The thing people are pissed about is giving better rates to datacenters.

Compare this to most of Europe (and Texas if I understood correctly) where the detacenters buy their electricity from the same market as everyone else (in Europe the spot market or futures) meaning they effectively pay the same price as everyone else.

It’s when they do some back room deal with the local public utility to get 50% off and offload the real costs to the public when people get angry.

skew-aberration 28 minutes ago | parent [-]

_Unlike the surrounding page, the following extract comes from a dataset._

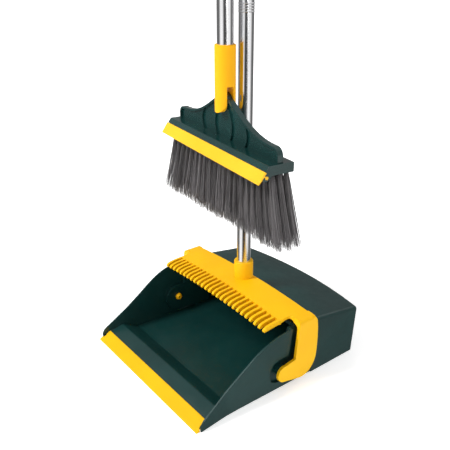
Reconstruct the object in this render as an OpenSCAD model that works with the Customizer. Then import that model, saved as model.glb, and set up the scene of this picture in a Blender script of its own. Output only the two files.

I don't think the mechanism is that different, and even if it was Europe, etc would have the same issue - data centers would still bid up the price for existing capacity, and the future capacity added to accommodate the dcs would be added at a higher marginal rate too because scarcity of new supply + base load nature of dc loads. So the problem will get worse before it gets better

doikor 27 minutes ago | parent [-]

Yes datacenters inccrease the prices here but they don't get a cheaper price then everyone else. There is a massive difference there.

skew-aberration 12 minutes ago | parent [-]

Concrete examples? Quick google only shows small discounts for DCs relative to other wholesale industrial consumers, which could be partially explained away by the flat load, lack of stability concerns, no need for power factor correction hardware, etc. I think 'bidding up the market' is the dominant mechanism, here in Australia (spot market + futures) consumer prices are projected to increase 26%.